Matthew Nash, a 15-year veteran of the Gazette, will handle interim editor responsibilities.

I can’t begin to describe what this job and the relationships formed — both with coworkers and everyone in the community — since my first day (April 25, 2001), so I’ll just have to say a few thanks here.

Thanks to my coworkers, past and present, who put up with a cub reporter right out of college who had — and frankly still has — an uneasy and often volatile relationship with the English language.

Thanks to all the community organizations and businesses who depend on the Gazette to get the word out about their events and festivals and various happenings.

Thanks to all the board and council and committee folks for answering my dumb questions and setting me straight on what’s going on in this town.

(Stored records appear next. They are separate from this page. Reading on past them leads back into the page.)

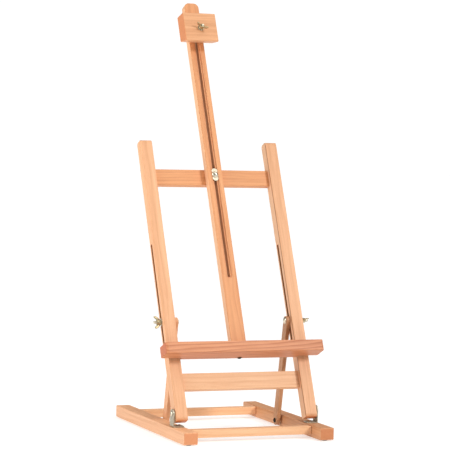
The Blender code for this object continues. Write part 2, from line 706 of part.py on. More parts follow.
def strut(label, side):
    outline = stadium(-STRUT_WIDTH / 2, STRUT_LENGTH + STRUT_WIDTH / 2, STRUT_WIDTH / 2, 12)
    centre = side * (STRUT_INSIDE + STRUT_THICKNESS / 2)
    shape = prism(outline, "X", -STRUT_THICKNESS / 2, STRUT_THICKNESS / 2)
    item = add_object(f"{label}_strut", shape, strut_axis, (centre, 0, 0), beech)
    ease_edges(item, 0.6 * MM)
    reach = STRUT_THICKNESS
    hole(item, (centre, 0, 0), M5 + HOLE_PLAY, "X", -reach, reach)
    hole(item, (centre, 0, STRUT_LENGTH), M6 + HOLE_PLAY, "X", -reach, reach)

    inward = facing(-side)
    head = side * (STRUT_INSIDE - GAP)
    length = RUNNER_INSIDE - STRUT_INSIDE + PIVOT_GRIP
    name = f"{label}_strut_pivot_screw"
    screw(name, PIVOT_HEAD, M5, length, strut_axis, (head, 0, 0), dark_steel, inward)
    spacer = RUNNER_INSIDE - STRUT_OUTSIDE - 2 * GAP
    at = (side * (STRUT_OUTSIDE + GAP), 0, 0)
    name = f"{label}_strut_spacer"
    washer(name, SPACER_RADIUS, M5 + HOLE_PLAY, spacer, strut_axis, at, zinc, facing(side))
    at = (head, 0, STRUT_LENGTH)
    name = f"{label}_slot_bolt_head"
    screw(name, SLOT_HEAD, M6, STRUT_THICKNESS, strut_axis, at, zinc, inward)


def slot_bolt(label, side):
    height = BOLT_AT_REST
    at = on_frame(side * UPRIGHT_INSIDE, height, -SLOT_FROM_FRONT)
    shank = pin(M6, UPRIGHT_WIDTH - GAP, GAP)
    turned(f"{label}_slot_shank", shank, hinge_axis, at, zinc, facing(side))
    outside = FRAME_WIDTH / 2 + GAP
    at = on_frame(side * outside, height, -SLOT_FROM_FRONT)
    name = f"{label}_slot_washer"
    washer(name, LARGE_WASHER, M6 + HOLE_PLAY, WASHER, hinge_axis, at, zinc, facing(side))
    end = pin(M6, WASHER + GAP + WING_HEIGHT, 0)
    turned(f"{label}_slot_bolt_end", end, hinge_axis, at, zinc, facing(side))
    at = on_frame(side * (outside + WASHER + GAP), height, -SLOT_FROM_FRONT)
    spin = math.pi / 2 if side > 0 else 0
    wing_nut(f"{label}_strut_wing_nut", M6, hinge_axis, at, (0, side * math.pi / 2, spin))


for label, side in SIDES:
    runner(label, side)
    hinge_bracket(label, side)
    hinge_screw(label, side)
    upright(label, side)
    strut(label, side)
    slot_bolt(label, side)
    foot_pad(f"front_{label}_foot_pad", side, PAD_INSET)
    foot_pad(f"rear_{label}_foot_pad", side, RUNNER_LENGTH - PAD_INSET)
cross_rail("front_cross_rail", RAIL_SETBACKS[0])
cross_rail("rear_cross_rail", RAIL_SETBACKS[1])
crossbar("lower_crossbar", LOWER_BAR_HEIGHT, pale_beech)
mast_bolt(crossbar("upper_crossbar", UPPER_BAR_HEIGHT, rosy_beech))
mast()
tray()
clamp()
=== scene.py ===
import json
import math

import bmesh
import bpy
import numpy as np
from mathutils import Matrix, Vector

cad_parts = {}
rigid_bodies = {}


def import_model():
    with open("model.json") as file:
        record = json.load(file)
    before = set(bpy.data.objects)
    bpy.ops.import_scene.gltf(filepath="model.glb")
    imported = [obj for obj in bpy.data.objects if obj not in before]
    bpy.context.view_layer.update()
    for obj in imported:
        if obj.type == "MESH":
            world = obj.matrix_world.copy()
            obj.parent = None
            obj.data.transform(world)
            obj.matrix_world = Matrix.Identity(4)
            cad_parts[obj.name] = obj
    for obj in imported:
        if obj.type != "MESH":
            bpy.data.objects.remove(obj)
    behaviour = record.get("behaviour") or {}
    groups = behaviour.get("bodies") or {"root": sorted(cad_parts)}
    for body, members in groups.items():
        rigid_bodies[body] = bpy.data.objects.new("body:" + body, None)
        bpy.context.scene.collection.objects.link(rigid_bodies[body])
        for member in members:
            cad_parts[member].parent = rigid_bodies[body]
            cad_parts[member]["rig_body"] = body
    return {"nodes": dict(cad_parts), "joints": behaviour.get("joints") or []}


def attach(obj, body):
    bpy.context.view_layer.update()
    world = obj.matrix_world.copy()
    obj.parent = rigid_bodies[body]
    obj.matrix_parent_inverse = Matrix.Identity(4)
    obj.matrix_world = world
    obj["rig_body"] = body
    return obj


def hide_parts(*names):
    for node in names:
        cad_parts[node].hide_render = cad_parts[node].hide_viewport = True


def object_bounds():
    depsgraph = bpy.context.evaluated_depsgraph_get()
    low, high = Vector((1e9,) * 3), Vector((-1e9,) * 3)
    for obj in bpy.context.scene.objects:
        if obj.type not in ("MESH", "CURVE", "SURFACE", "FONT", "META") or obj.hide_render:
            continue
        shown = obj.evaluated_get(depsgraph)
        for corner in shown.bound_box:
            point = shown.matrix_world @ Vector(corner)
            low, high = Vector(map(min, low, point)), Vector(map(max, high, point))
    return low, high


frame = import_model()
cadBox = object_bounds()
nodes = frame["nodes"]
joints = {joint["name"]: joint for joint in frame["joints"]}
upFrame = Vector(joints["mast_slide"]["axis"])  # along the leaning frame
outFrame = Vector(joints["clamp_nut_spin"]["axis"])  # square to the frame, towards the painter
leanAngle = math.atan2(upFrame.y, upFrame.z)
toLeft, toRight, upwards = Vector((-1, 0, 0)), Vector((1, 0, 0)), Vector((0, 0, 1))
print("loaded", len(nodes), "parts, box", cadBox)


def newTree(name):
    material = bpy.data.materials.new(name)
    material.use_nodes = True
    tree = material.node_tree
    return material, tree, tree.nodes["Principled BSDF"]


# Adds a node and fills its inputs by name, or by number as n0, n1 and so on.
# A value that is another node's socket is linked, and any other is set.
def addNode(tree, kind, settings=None, **inputs):
    node = tree.nodes.new(kind)
    for key, value in (settings or {}).items():
        setattr(node, key, value)
    for key, value in inputs.items():
        numbered = key[0] == "n" and key[1:].isdigit()
        socket = node.inputs[int(key[1:]) if numbered else key]
        if isinstance(value, bpy.types.NodeSocket):
            tree.links.new(value, socket)
        else:
            socket.default_value = value
    return node


def mathNode(tree, operation, a, b=0.0, clamp=False):
    settings = {"operation": operation, "use_clamp": clamp}
    return addNode(tree, "ShaderNodeMath", settings, n0=a, n1=b).outputs[0]


def vectorMath(tree, operation, a, b=(0.0, 0.0, 0.0)):
    node = addNode(tree, "ShaderNodeVectorMath", {"operation": operation}, n0=a, n1=b)
    return node.outputs["Value"] if operation in ("DOT_PRODUCT", "LENGTH") else node.outputs[0]


def mixColour(tree, amount, a, b):
    return addNode(tree, "ShaderNodeMix", {"data_type": "RGBA"}, n0=amount, n6=a, n7=b).outputs[2]


def remap(tree, value, low, high, toLow=0.0, toHigh=1.0):
    limits = {"n1": low, "n2": high, "n3": toLow, "n4": toHigh}
    return addNode(tree, "ShaderNodeMapRange", {"clamp": True}, n0=value, **limits).outputs[0]


def noise(tree, place, scale, detail, roughness=0.5):
    return addNode(tree, "ShaderNodeTexNoise", Vector=place, Scale=scale, Detail=detail, Roughness=roughness)


def stretched(tree, place, alongGrain):  # draws a pattern out along the grain
    return addNode(tree, "ShaderNodeMapping", Vector=place, Scale=(1, 1, alongGrain)).outputs[0]


def vertsOf(name):
    mesh = nodes[name].data
    points = np.empty(len(mesh.vertices) * 3, np.float32)
    mesh.vertices.foreach_get("co", points)
    return points.reshape(-1, 3).astype(float)


def paint(node, finish):  # the whole surface of a solid part
    for place in node.material_slots:
        place.material = finish
    if not node.material_slots:
        node.data.materials.append(finish)


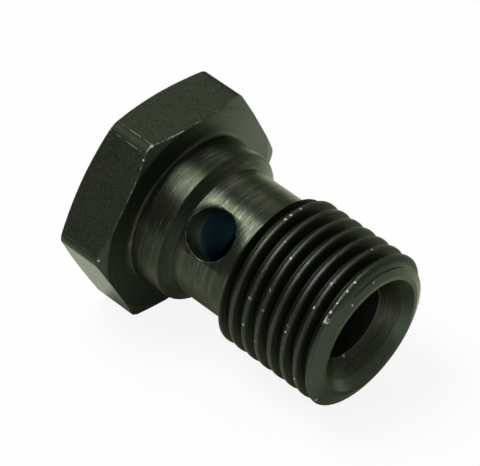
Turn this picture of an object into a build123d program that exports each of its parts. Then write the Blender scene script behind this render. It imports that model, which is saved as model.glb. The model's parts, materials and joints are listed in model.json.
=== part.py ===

Big thanks in particular to the hundreds of community members who opened up their homes and their lives and let me tell their story. It was a privilege and and honor, something I tried to never take for granted. (Sorry, in the event I misspelled your name. Some of you, I know that happened at least three times.)

At last, and certainly not least, thank you to all the Gazette readers. Your support of local journalism is a significant part of what makes this such a vibrant, dynamic community. I urge you to keep reading! I know I will.